National supervisory programme 2026-28
The national supervisory programme (NSP) contains the supervisory priorities jointly defined each year by the Federal Financial Supervisory Authority (BaFin) and the Bundesbank for the institutions subject to national supervision in Germany. These priorities are the outcome of a comprehensive assessment of the risks and the areas of activity of the institutions under supervision. The second step is to formulate supervisory measures to address those risks and areas of activity. In parallel to this, the Single Supervisory Mechanism (SSM) sets priorities for the SSM as a whole, and these feed into the formulation of the national priorities. In addition to the priorities for 2026, medium-term supervisory priorities up to 2028 are identified that take into account structural and medium-term challenges facing the banking sector.
Furthermore, BaFin and the Bundesbank closely monitor current developments at institutions and developments in financial markets and take additional supervisory measures where necessary and adapt the focus areas of supervision.
Intense uncertainty is shaping the economic situation in Germany and is being driven to a significant extent by factors including geopolitical volatility. The foreign and trade policy of the United States, wars and global conflicts are leading to volatile financial markets and a deterioration in the global economic outlook, and in particular the economic outlook for Germany as a heavily export-oriented country. Starting in 2026, though, the expansionary national fiscal policy stance should help the German economy recover significantly.
A worsening in the already tense global political situation could further increase the need for impairments in the loan portfolio and thus ultimately also impact the profitability of German institutions. Credit risk indicators are deteriorating in many segments for both enterprises and households. Market risks and turmoil in the financial markets pose an additional challenge, which can affect both the stability of institutions and the supply of credit to the real economy.
Residential real estate lending is a key component of the business model for a large portion of German credit institutions and thus an important income component. There are currently signs of positive developments in new business. The commercial real estate (CRE) market may have recently bounced back somewhat from the slump triggered by the turnaround in interest rates, but only time will tell if this recovery will last. Overall, risks in the commercial real estate sector remain elevated. Lending standards and risk management therefore remain an area of focus for supervisors.
In addition, sound governance has a significant impact on an institution's long-term stability. Weaknesses in the business organisation and governance in particular may lead to risks being misassessed or to bad decisions. This applies all the more in an environment characterised by rapid change and uncertainty.

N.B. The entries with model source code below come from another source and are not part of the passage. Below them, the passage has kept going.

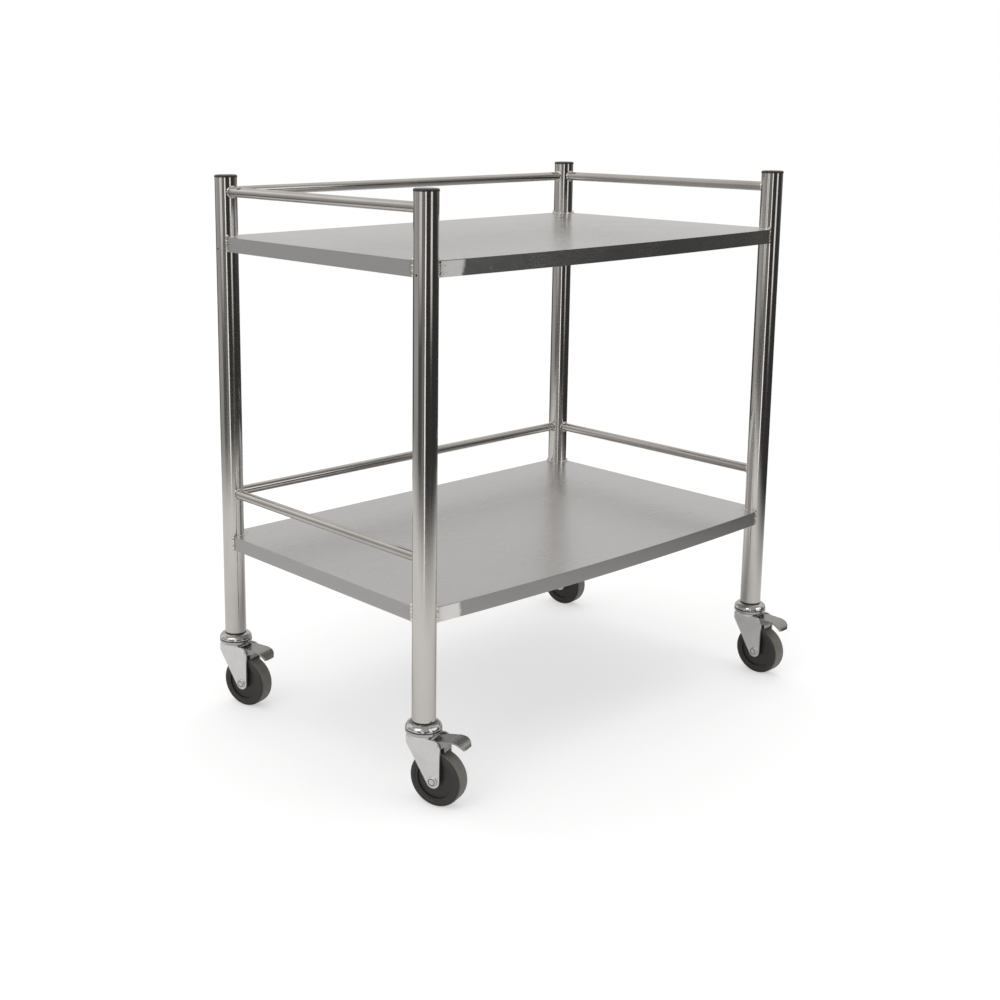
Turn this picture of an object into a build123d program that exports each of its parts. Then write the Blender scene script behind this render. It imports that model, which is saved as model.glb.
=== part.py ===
from build123d import *
import math
import os

# Two-shelf stainless instrument cart on four braked swivel castors.
# Millimetres, +Z up, X along the long side, the open side faces -Y.
# The model is laid out about the middle of the four posts, then moved so that its
# origin is the bottom centre of its bounding box.

# ---- driving dimensions: frame ----
HEIGHT = 800.0  # floor to the top of the end caps
POST_PITCH_X = 708.0  # between post centres along the long side
POST_PITCH_Y = 430.0  # between post centres across the cart
POST_R = 16.0
POST_WALL = 1.5
CAP_HEAD = 3.5
CAP_STEM = 18.0
RAIL_R = 7.0
RAIL_WALL = 1.0
RAIL_RISE = 64.0  # rail centreline above the shelf under it
TOP_SHELF_Z = 712.0
LOWER_SHELF_Z = 266.0
SHEET = 1.2
FLANGE = 21.0  # depth of the shelf's turned-down edge
LIP = 11.0  # width of the edge's inward return
SHELF_OVER = 9.5  # shelf face outside the line of the post centres
FRONT_BOW = 12.5  # how far the open front edge bows out at mid length
VENT_R = 1.5
VENT_DROP = 17.0  # vent hole below the top shelf's surface

# ---- driving dimensions: castor ----
WHEEL_R = 37.5
WHEEL_W = 25.0
TREAD_SHOULDER = 5.0
RIM_R = 30.0
BOSS_R = 9.0
RIM_WALL = 4.0
RIM_HALF = 11.7  # wheel centre's rim, half width, just inside the tyre
WEB_HALF = 9.0
TRAIL = 23.0  # swivel axis to wheel axle
CUP_R = 24.5
CUP_TOP = 111.0
CUP_BOTTOM = 97.5
CUP_WALL = 1.8
CUP_RIM = 4.0  # height of the cup's straight side
CUP_SHOULDER = 8.0
COLLAR = 2.0  # socket collar between the cup and the post
SOCKET_STEM = 42.0
STEM_R = 6.0
STEM_TOP = 150.0
RUNNING_FIT = 0.05  # radial
LEG = 2.5  # fork plate
FORK_HALF = 17.5  # outside of the fork, half width
CROWN_Z = 94.0
CROWN_R = 22.0
CROWN_FRONT, CROWN_BACK = 17.0, -16.0
RACE_RING = 2.2  # thickness of the crown's raised ring
AXLE_R = 4.0
AXLE_HEAD_R = 6.5
AXLE_HEAD = 3.0
AXLE_END = 7.5  # thread beyond the fork
NUT_SIZE = 6.5  # centre to flat
NUT = 6.0
EYE_R = 9.5  # rounded lower end of a fork leg
PIN_R = 2.0
PIN_Y, PIN_Z = -27.0, 87.0  # brake pin from the swivel axis and the floor
PIN_HEAD_R = 3.4
PIN_HEAD = 1.2
PEDAL_W = 29.0
PEDAL_LEN = 66.0  # swivel axis to the pedal's tip
PEDAL_SHEET = 2.0
PEDAL_RISE = 6.0  # pedal's top above its pin
SHOE_W, SHOE_L = 18.0, 9.0
BRAKE_TRAVEL = 10.0  # degrees between pressed and released
BALLS = 14
BALL_R = 2.3
BALL_PITCH_R = 16.5

# Each castor: corner signs, rest angle of the swivel, and brake released or pressed.
CASTORS = {
    "front_left": (-1, -1, 19.0, True),
    "back_left": (-1, 1, 16.0, False),
    "front_right": (1, -1, 1.5, False),
    "back_right": (1, 1, 10.0, False),
}

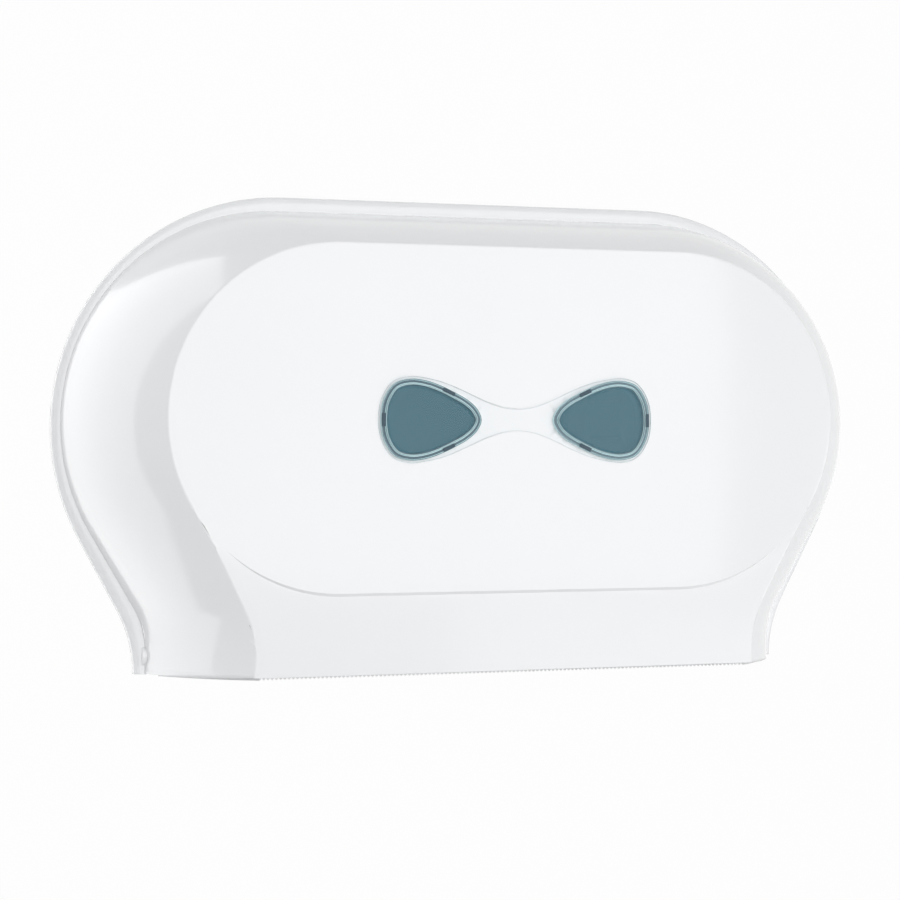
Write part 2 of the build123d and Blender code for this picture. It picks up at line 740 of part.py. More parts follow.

The risk of cyberattacks is persistently high, partly owing to ongoing geopolitical tensions. At the same time, the outsourcing of key IT activities and processes and the technological dependence on a few service providers are factors that are continuing to grow in importance. Moreover, banking business is becoming increasingly digital through the use of innovative technologies such as blockchain and artificial intelligence. From a supervisory perspective, it is important for institutions to identify the potential of cyber and IT risks, take into account possible concentrations on multi-client service providers and implement the requirements of the Digital Operational Resilience Act (DORA).
In light of these developments and risks, BaFin and the Bundesbank have defined the following supervisory priorities and their main areas of action for 2026:
1. Economic environment, incl. geopolitical uncertainty
- Developments in lending standards, credit default ratios and collateral values are monitored on an ongoing basis.
- Monitoring the adequacy of lending processes, risk provisioning and risk management is ensured through impairment tests, targeted reviews and supervisory dialogues.
- The LSI stress test will be carried out in 2026.
2. IT security
- The aim is to identify the risk potential presented by cyber/IT risks, including concentrations on third-party providers (especially cloud providers).
- Implementation of DORA requirements is checked by means of thematic reviews and supporting analyses at selected institutions and their IT service providers. Identified gaps are addressed in a risk-oriented manner.
3. Governance
- Identification and sanctioning of institutions with governance vulnerabilities and misconduct. The focus is increasingly on ensuring that top management and the supervisory body are qualified. This is done partly through special audits with specific audit modules.
- Review of specialist and technical data quality in the context of reporting, especially at network institutions.
In summary, it can be said that geopolitical tensions and therefore economic uncertainties have again grown in significance compared to 2025. In this regard, German supervisors will pay particular attention to the effects and risks in the real estate market and institutions’ lending standards and risk management. As national priorities, IT security and governance also remain under supervisory scrutiny.
Medium-term supervisory priorities up to 2028
Climate change, sustainability and economic transformation
At present, the main focus is on climate and environmental risks. Review whether banks adequately incorporate ESG risks into their business strategy and governance and risk management frameworks, credit processes, etc. Develop new inspection modules for ICAAP inspections.
Digital transformation
Analyse and assess digital innovations and relevant trends, including, in particular, the use of artificial intelligence. Examine institutions’/networks’ digital transformation strategies and plans.
Demographic change
Horizontal analyses of potential factors and channels of demographic change, raise institutions’ awareness of the need to develop strategies to address the impact of demographic change and communicating best practices.